Os irmãos foram as típicas crianças viciadas em super-heróis e quadrinhos de todos os tipos. Parceiros de útero e de trabalho, como eles mesmos se definem, Magno começou a escrever histórias ainda menino, e Marcelo as lia e ilustrava. Nascidos no interior no Paraná, foram educados com a ideia de que seria preciso trabalhar em algo convencional para ajudar em casa. “Desenhar sempre foi nossa grande paixão, mas a vida adulta chega e você tem que ajudar nas contas. Quando a gente se mudou para São Paulo, esse amor voltou com força e, em um momento, foi tão grande que o trabalho convencional já não era suficiente. Aí decidimos entrar nos quadrinhos de vez, porque é o que a gente gosta de fazer, não tem como lutar contra isso”, conta Marcelo, que deixou o trabalho no comércio para dedicar-se à sua vocação. Magno ainda concilia os quadrinhos com um “trabalho burocrático”, sobre o qual não dá detalhes.

Os gêmeos fizeram sua primeira obra em 2008, Oeste Vermelho, protagonizada por ratos e gatos, espécie de Maus do faroeste, que só foi publicada em 2011. Já na estreia, ganharam o prêmio HQ Mix de novo talento.
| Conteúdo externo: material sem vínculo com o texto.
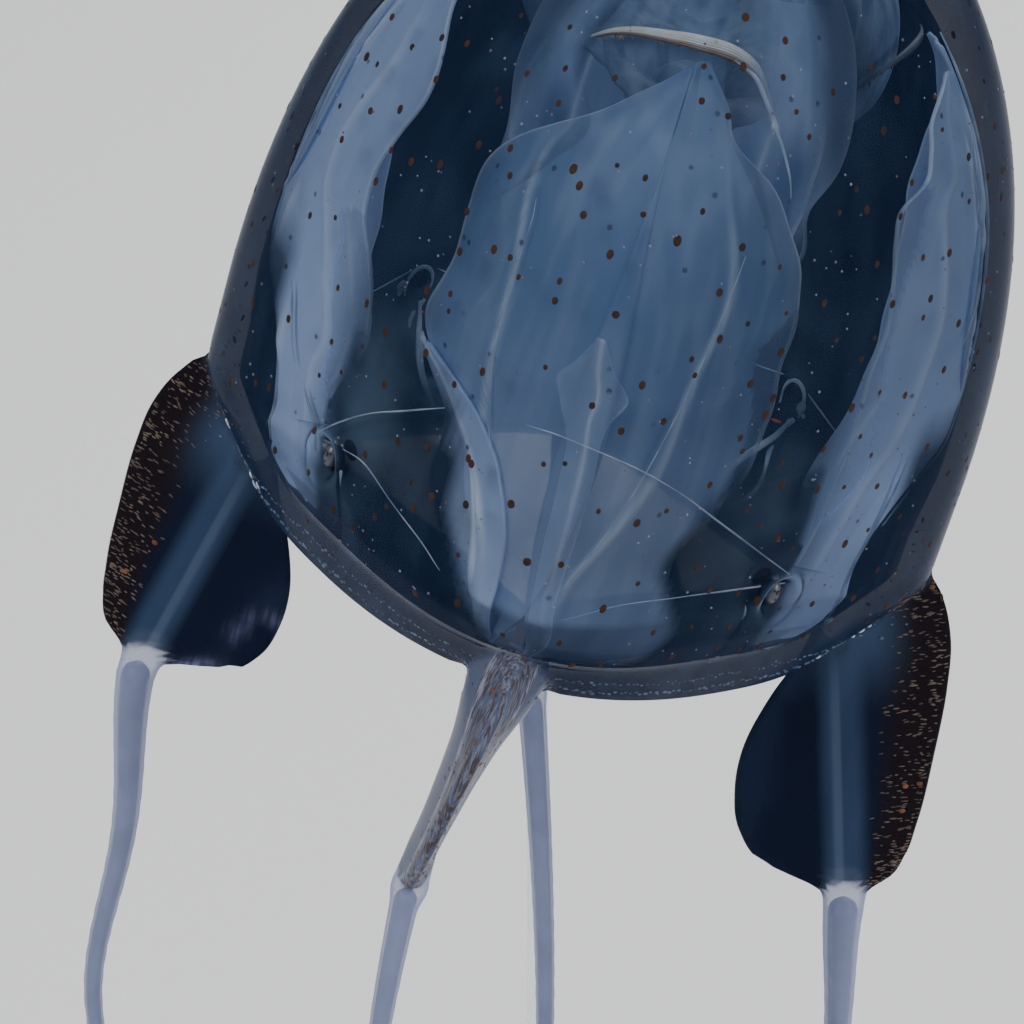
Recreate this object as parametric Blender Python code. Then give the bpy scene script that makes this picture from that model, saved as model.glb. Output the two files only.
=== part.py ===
"""Box jellyfish, life size, swimming with its bell tipped to one side, held on a plain display stand.

The bell's own frame has its origin at the middle of the bell's margin and +Z towards the crown. Its four
corners lie on the frame's X and Y axes. That frame is tipped and turned by BELL_LEAN and BELL_TURN and
lifted to MARGIN_HEIGHT above the floor. Sizes below are in millimetres.
"""
import math

import bmesh
import bpy
from mathutils import Matrix, Vector

MM = 0.001
GAP = 0.3                    # clearance between neighbouring pieces
FACET_SAG = 0.15             # how far a flat facet of the cavity wall stands inside its true curve

# Pose
MARGIN_HEIGHT = 150.0        # middle of the bell's margin above the floor
BELL_LEAN = 15.0             # degrees, crown tipped towards +X
BELL_TURN = -8.4             # degrees about the bell's own axis

# Bell: half width is measured at the middle of a face, the corners reach further
FACE_HALF_WIDTH = 24.8
RIM_HALF_WIDTH = 22.7
CAVITY_HALF_WIDTH = 22.6
RIM_Z = -0.6
SHOULDER_Z = 6.0             # below this the corners round in towards the rim
DOME_FOOT_Z = 15.0
CROWN_Z = 61.5
CAVITY_TOP_Z = 56.0
DOME_POWER = 2.3
CAVITY_POWER = 2.6
SQUARE = 4.0                 # exponent of the rounded square section at mid height
ROUND = 2.4                  # the same at the rim
CROWN_SQUARE = 3.0           # and at the crown
BELL_SIDES = 36

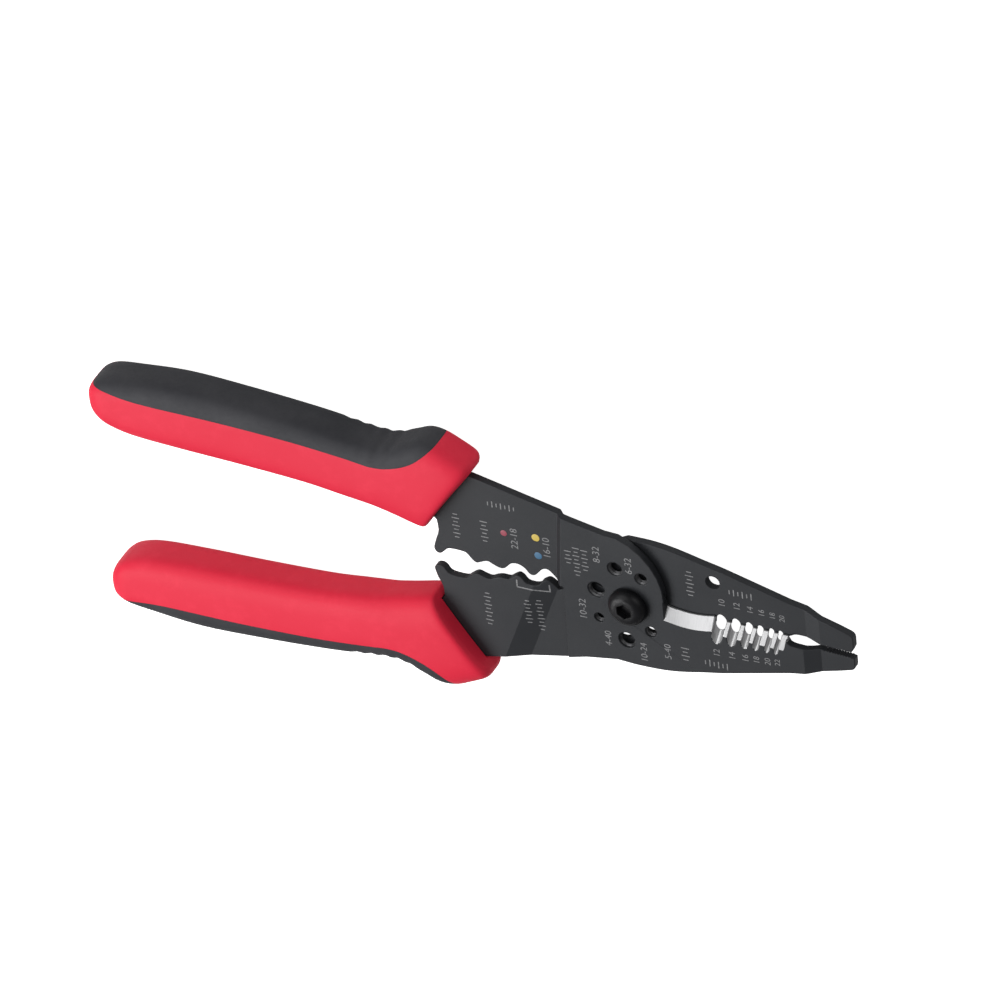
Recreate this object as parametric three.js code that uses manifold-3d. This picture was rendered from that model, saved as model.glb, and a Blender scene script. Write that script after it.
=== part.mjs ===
// A wire stripper and crimper: two joggled steel plates that turn on one screw, with two-colour grips.
// Millimetres. +X runs from the pivot to the nose, +Y is the upper handle's side and +Z leaves the
// front face. The origin is on the pivot axis, level with the surface that the tool lies on.
import * as THREE from "three";
import { mergeVertices } from "three/addons/utils/BufferGeometryUtils.js";
import Module from "manifold-3d";

const wasm = await Module();
wasm.setup();

// Overall sizes
const NOSE_REACH = 63.6; // pivot to the tip of the nose
const HANDLE_REACH = 154; // pivot to the end of the grips
const GRIP_THICKNESS = 14;

// Plates and how they lap
const PLATE_THICKNESS = 2.2;
const LAP_GAP = 0.3; // between the two plates at the pivot
const FIT = 0.3; // between pieces that touch
const HIDDEN_SHOULDER = 18.4; // radius of the rear plate's edge that turns inside the front plate's step

// Joggles: each plate steps from the lap to the middle over `run`, from a line between two points.
const FRONT_STEP = { foot: { x: -17.8, y: 23.5 }, head: { x: -19.9, y: 0.8 }, run: 1.4 };
const REAR_STEP = { foot: { x: -30.9, y: 24.5 }, head: { x: -20.6, y: -1 }, run: 6 };
const NOSE_STEP = { share: 0.24, run: 4.5 }; // on both plates, square to the nose

// Pivot screw, washer and nut
const SCREW_RADIUS = 3;
const HEAD_RADIUS = 5.4;
const HEAD_HEIGHT = 3.3;
const SOCKET_ACROSS_FLATS = 4;
const SOCKET_DEPTH = 2;
const WASHER_RADIUS = 6.2;
const WASHER_THICKNESS = 0.9;
const NUT_ACROSS_FLATS = 10;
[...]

As referências da dupla vão do cinema de Akira Kurosawa aos quadrinhos cheios de movimento de artistas como James Harden e mangás. Ele celebram que autores brasileiros, como Marcelo D’Salete, ganhador do Prêmio Eisner em 2018, ocupem o mercado internacional. “Nos últimos, anos, nomes como Rafael Grampá, Rafael Albuquerque, Mates Santolouco têm se provado como grandes criadores. E isso é só o começo, ainda há muito potencial de crescimento nacional”, dizem.